Any journey worth taking is filled with moments of tantalising closeness

Traditionally, success is often seen as moving from point A to point B. In reality, in my experience, success is more like a series of concentric circles where improvement is cumulative, and often based on iterative improvement. Therefore any journey actually has a lot of near misses with success before success actually occurs. It’s actually important to notice when these near misses occur, rather than just discounting them as failures. These near misses represent huge steps of progress in themselves, and therefore deserve to be acknowledge as an important part of the journey. Not least because, by celebrating them, it can make it easier to take on and include the learning they provide, rather than discounting them as just another failure. The lens through which we see these moments can have a direct impact on how quickly we move from near miss to direct strike. Attitude is everything, and so make sure you embrace these as the opportunities they really are.

Sometimes the moments between successes can be protracted

There are things in life and professional practice that are the work of years, rather than weeks or months. Even if a project is over months, there can be moments when it is hard going. Writing a big report can feel soul destroying when you are on draft 54 and everyone has given conflicting feedback. Undertaking a professional portfolio can just be draining when you can’t get anyone to give you the time needed to sign off competencies or review sections. Then there are things like a PhD which run over years and are comprised of numerous stages, all of which are likely to rely on other people at various points, or to practice skills you are only just learning. All of this means the time from commencement to completion can be long, causing relying on internal motivation alone to be pretty hard going. By acknowledging that these bigger pieces of work are comprised of segments, and celebrating completion of these parts instead, can enable you to visualise progress made as well as to celebrate the learning gained along the way. It can also help you to regain momentum when you lose it.
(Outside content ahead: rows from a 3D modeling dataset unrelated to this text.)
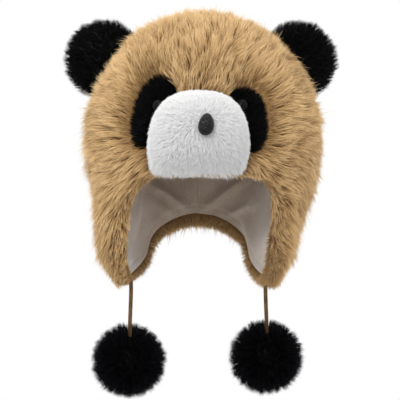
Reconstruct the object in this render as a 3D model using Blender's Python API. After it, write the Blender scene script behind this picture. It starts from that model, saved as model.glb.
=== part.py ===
"""Plush animal hat of the trapper kind, with earflaps and a pompom on a cord below each flap.

The origin is the top of the hollow, where the hat sits on a head. +Z is up, the face looks
along -Y, and left and right are as seen from the front. Every wall lies at a set distance from
one head form, the inside of the lining: lining, backing and pile are layers on it.
"""
import math

import bpy
from mathutils import Matrix, Vector

# Sizes of the whole hat, in metres.
GAP = 0.0003                   # left between pieces that are sewn together or set into each other
INNER_WIDTH = 0.176            # inside of the lining, ear to ear
INNER_DEPTH = 0.194            # inside of the lining, front to back
FLAP_DROP = 0.236              # top of the lining down to the lowest edge of the flaps
SEAM_DROP = 0.182              # top of the lining down to the seam that carries the flaps
FLAP_START = 0.038             # the flap seam stops this far from the middle of the nape

# Layers of the wall.
LINING = 0.0020
BACKING = 0.0025               # knitted ground of the pile
PILE = 0.0240                  # long tan pile, from the backing to its outer form
FRINGE = 0.0150                # how far the pile hangs past the sewn edge

# Face.
MUZZLE_WIDTH = 0.098
MUZZLE_HEIGHT = 0.078
MUZZLE_TOP_DROP = 0.0625       # top of the lining down to the top of the muzzle
MUZZLE_REACH = 0.066           # from the backing forward to the tip of the muzzle
MUZZLE_X = -0.0080             # the whole face is sewn on a little off the middle
MUZZLE_MIDDLE = 0.45           # share of its height at which its outline draws together
MUZZLE_ROOT = 0.22             # how far it starts inside the hat, a share of INNER_DEPTH
MUZZLE_SHOULDER = 0.12         # share of its reach that goes straight before it rounds
MUZZLE_FULLNESS = 0.85         # below 1 it stays full towards the tip
NOSE_WIDTH = 0.0145
NOSE_HEIGHT = 0.0198
NOSE_DEPTH = 0.011
NOSE_SINK = 0.12               # share of its depth that its middle lies inside the muzzle
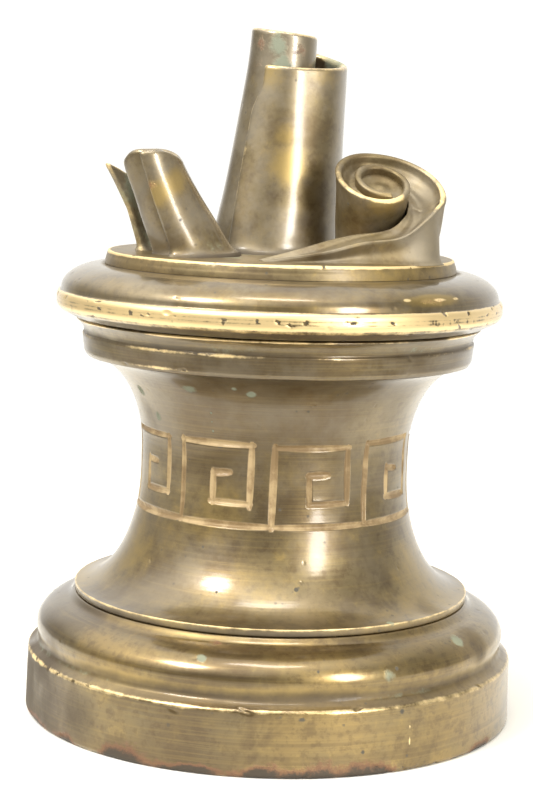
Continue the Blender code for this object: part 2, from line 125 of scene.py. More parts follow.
# Soft windows: azimuth and elevation seen from the object (0 is -Y, 90 is +X), size and power
WINDOWS = {
    "window_left": (-49.0, 44.0, (0.21, 0.17), 2.8),
    "window_right": (38.0, 14.0, (0.15, 0.42), 3.1),
    "ceiling": (-2.0, 72.0, (0.30, 0.09), 1.0),
}

# --- camera, floor and light --------------------------------------------------------------------
def make_camera():
    data = bpy.data.cameras.new("camera")
    data.sensor_width = 36.0
    data.lens = CAMERA_LENS
    data.clip_start = 0.01
    data.clip_end = 10.0
    camera = bpy.data.objects.new("camera", data)
    bpy.context.scene.collection.objects.link(camera)
    turn = Matrix.Rotation(math.radians(-CAMERA_YAW), 4, "Z")
    turn @= Matrix.Rotation(math.radians(90.0 - CAMERA_PITCH), 4, "X")
    turn @= Matrix.Rotation(math.radians(CAMERA_ROLL), 4, "Z")
    camera.matrix_world = Matrix.Translation(CAMERA_PLACE) @ turn
    bpy.context.scene.camera = camera


def make_windows():
    for name, (azimuth, elevation, size, power) in WINDOWS.items():
        az, el = math.radians(azimuth), math.radians(elevation)
        way = Vector((math.sin(az) * math.cos(el), -math.cos(az) * math.cos(el), math.sin(el)))
        data = bpy.data.lights.new(name, "AREA")
        data.shape = "ELLIPSE"
        data.size, data.size_y = size
        data.energy = power
        data.color = WINDOW_TINT
        light = bpy.data.objects.new(name, data)
        bpy.context.scene.collection.objects.link(light)
        light.location = LIGHT_CENTRE + way * LIGHT_DISTANCE
        light.rotation_euler = (-way).to_track_quat("-Z", "Y").to_euler()


def make_world():
    """A white studio that turns to other tones on some of its sides."""
    world = bpy.data.worlds.new("studio")
    bpy.context.scene.world = world
    world.use_nodes = True
    world.node_tree.nodes.clear()
    s = Nodes(world.node_tree)
    way = s.node("ShaderNodeTexCoord").outputs["Generated"]
    colour = STUDIO_WHITE
    for side, reach, tone in STUDIO_SIDES:
        near = s.node("ShaderNodeVectorMath", operation="DOT_PRODUCT")
        s.feed(near.inputs[0], way)
        s.feed(near.inputs[1], side)
        colour = s.blend(s.window(near.outputs["Value"], *reach), colour, tone)
    shade = s.node("ShaderNodeBackground")
    s.feed(shade.inputs["Color"], colour)
    s.feed(s.node("ShaderNodeOutputWorld").inputs["Surface"], shade.outputs[0])


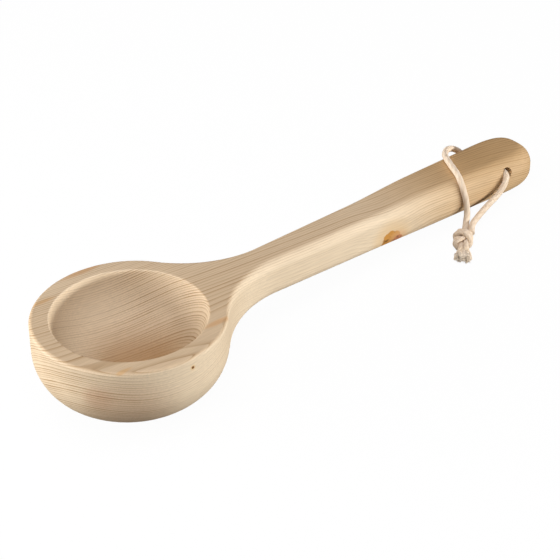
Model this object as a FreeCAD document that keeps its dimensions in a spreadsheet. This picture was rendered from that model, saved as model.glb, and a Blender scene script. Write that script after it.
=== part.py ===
import FreeCAD, Part
import math
import os

import Sketcher
from FreeCAD import Placement, Rotation, Vector

# Wooden sauna ladle, in millimetres.
# The ladle is drawn level: bowl axis on Z, base on z = 0, handle along +X.
# It is then laid down as it comes to rest on a table, which is tipped a few
# degrees, because the handle outweighs the bowl. The table is z = 0 and the
# origin is under the middle of the ladle.

# Driving sizes: name in the sheet, value, what it is
SIZES = (
    ("bowl_radius", 62.5, "outside radius of the bowl"),
    ("rim_height", 53.5, "height of the rim above the flat base"),
    ("base_round", 33.0, "rounding from the bowl's wall to its flat base"),
    ("rim_width", 12.5, "width of the rim, from the hollow to the bowl's wall"),
    ("hollow_depth", 41.0, "depth of the hollow below the rim"),
    ("mouth_round", 1.2, "rounding of the rim's inner edge"),
    ("edge_round", 2.5, "rounding of the rim's outer edge and the neck's edges"),
    ("neck_radius", 78.5, "plan radius of each side of the neck"),
    ("neck_overlap", 0.05, "how far each neck curve dips into the bowl's wall"),
    ("neck_half_width", 13.0, "half width of the handle where the neck ends"),
    ("handle_reach", 344.0, "from the bowl's axis to the handle's end"),
    ("handle_thickness", 27.0, "from the handle's top face to its underside"),
    ("end_half_width", 18.6, "half width of the handle at its end"),
    ("end_corner", 12.0, "plan radius of the handle's end corners"),
    ("grip_round", 7.0, "rounding of the handle's edges at its end"),
    ("hole_radius", 4.0, "radius of the cord hole across the handle"),
    ("hole_from_end", 30.0, "from the handle's end to the cord hole's axis"),
    ("hole_below_top", 7.0, "from the handle's top face to the cord hole's axis"),
    ("cutter_margin", 5.0, "how far each cutting shape runs past the wood"),
    ("cord_radius", 2.25, "radius of the cord"),
    ("strand_gap", 0.2, "between the two strands where they enter the knot"),
    ("strand_lead", 7.5, "straight length of each strand next to the knot"),
    ("knot_x", 118.3, "where the top of the knot lies on the table, along x"),
    ("knot_y", -34.2, "where the top of the knot lies on the table, along y"),
    ("knot_heading", -139.3, "which way the knot points on the table, in degrees from +X"),
    ("knot_waist", 4.8, "radius of the knot where the strands enter and where the ends leave"),
    ("knot_radius", 7.2, "largest radius of the knot"),
    ("knot_length", 23.5, "length of the knot without its loose ends"),
    ("tuft_radius", 6.0, "largest radius of the frayed ends"),
    ("tuft_length", 13.5, "length of the frayed ends"),
)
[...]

The real learning occurs long before the end point

Talking about celebrating learning, this is an important point for me. It’s taken me a while to really stop and reflect on what ‘success’ really means. For a long time if you’d asked me I would have said it was the completion of something, but I’m not sure I would any more. The certificate at the end, or the gateway is symbolic of that completion, but for me now it’s more symbolic of the learning and change that occurred within me as part of the process. It’s the hard won changes, in either knowledge or outlook, that have been gained that are the real marker of change linked to the activity. This learning happens as you are involved in the process, and there is normally a fairly steep learning curve at the start. It therefore makes less and less sense to me to just celebrate at the end. Celebrating during the toughest moments, where the maximum learning is being gained, no matter where along the process that occurs, now makes the most sense. For me, success is getting to the point where I feel I do something better than I did before, be that decision making, leadership, or a practical skill, and so I celebrate when these breakthroughs occur, rather than relying entirely on an external evaluation of my progress.

Share the moments

This photo was taken at another Advancing Healthcare Awards lunch, many years ago. You can see all the smiling faces of people still involved in my life even now. The thing is, I didn’t win, but that is not what I remember about the day. I remember a glorious afternoon and evening with people that I admire and care about. I remember laughing so hard that one of us fell over. I know that we still talk about that day even now. I don’t even remember what I was nominated for, because it is the people I remember, not the lack of a win.

All of this is to say, it is the people in our lives that make life worth it. It is the people who pick us up and put us back together. It is the people that celebrate our successes and cheer us on. So why would I want to have less of that, and restrict my access to these moments. Share the joy, share the progress, and share the moments that matter in making us who we are. Life is short, so seize it.